In the words of the early 19th century American Unitarian clergyman William Ellery Channing: “It was the struggle for religious rights which opened (men’s) eyes to all their rights. It was resistance to religious usurpation which led men to withstand political oppression. It was religious discussion which roused the minds of all classes to free and vigorous thought. It was religion which armed the martyr and patriot in England against arbitrary power; and which braced the spirits of our fathers against the perils of the ocean and wilderness, and sent them to found here the freest and most equal state on earth.”

Everything that is good about America can ultimately be traced back to inspiration of a spiritual nature.

Religion is the one factor which permeates all aspects of an individual’s life and how he behaves according to his ideas of right and wrong. This extends to his vision of justice.

If that vision is flawed by prejudice, any attempt to administer justice can end only in injustice.

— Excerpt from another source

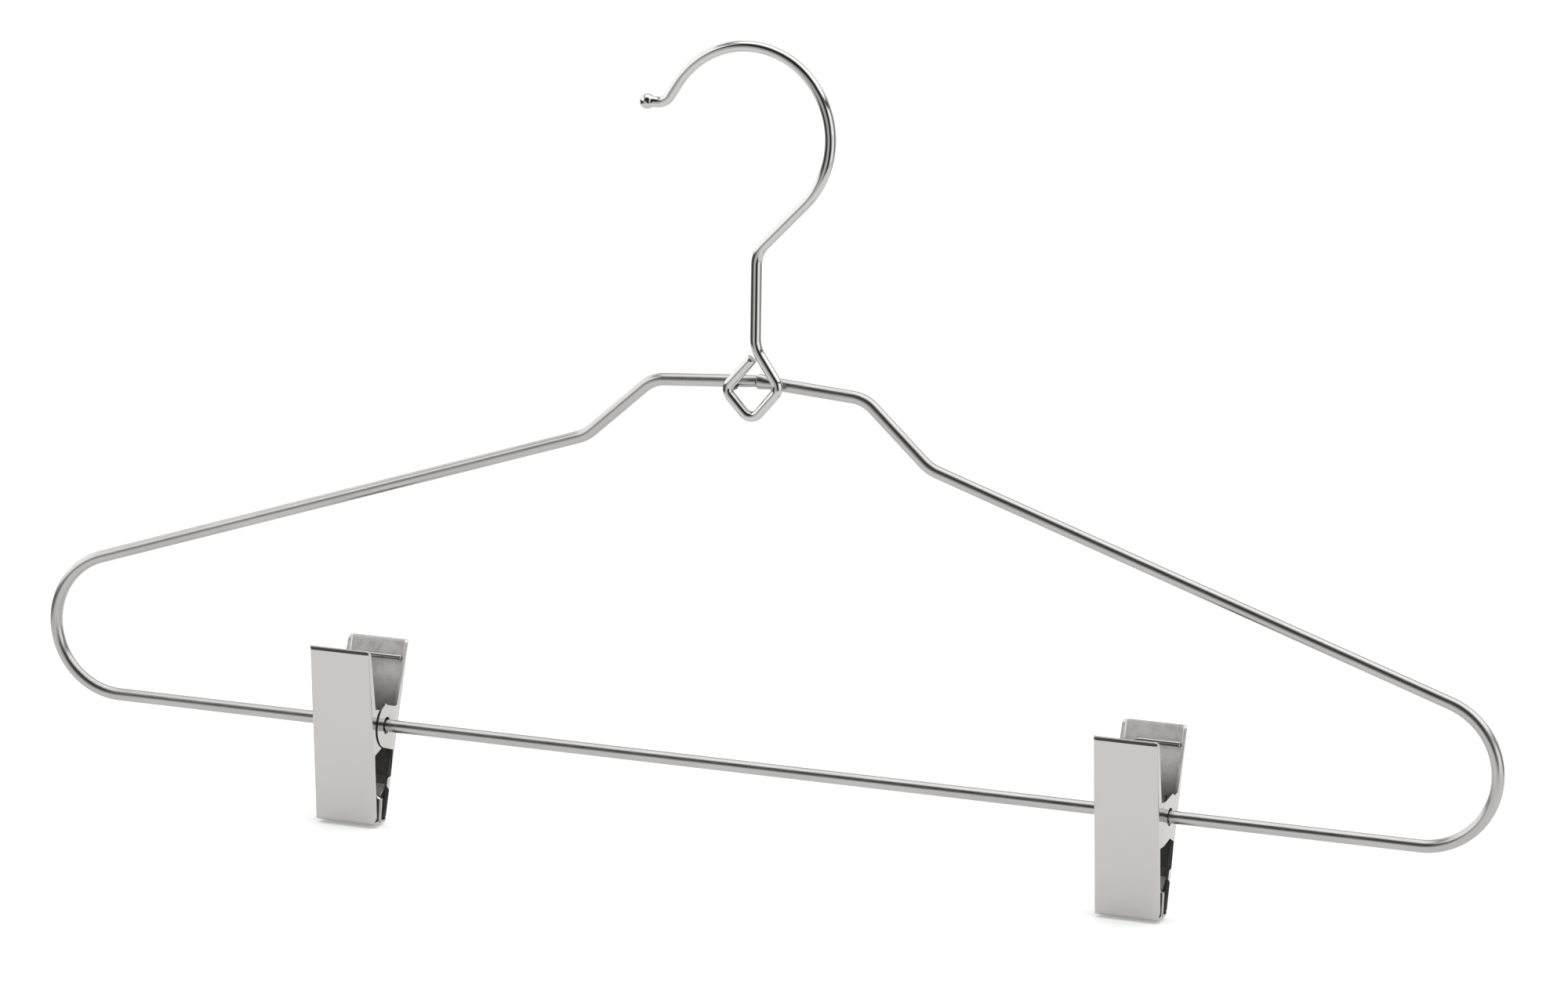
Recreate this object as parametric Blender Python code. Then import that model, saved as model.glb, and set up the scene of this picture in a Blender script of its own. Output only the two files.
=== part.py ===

And the human cost of prejudice is indeed high, as many examples have shown.

It is simply not enough to deal only with racism when one speaks of the need to eliminate discrimination and restore equality. Religious discrimination has done untold damage to the fabric of our nation through history.

Religious belief is no reason to take action against an individual, at any point of the judicial process; the only valid reason is an unlawful act.

Americans must be alert to the erosion of justice stemming from prejudice based on religious orientation. When the fundamental First Amendment guarantee of religious freedom is trampled upon, the nation itself lies in mortal danger.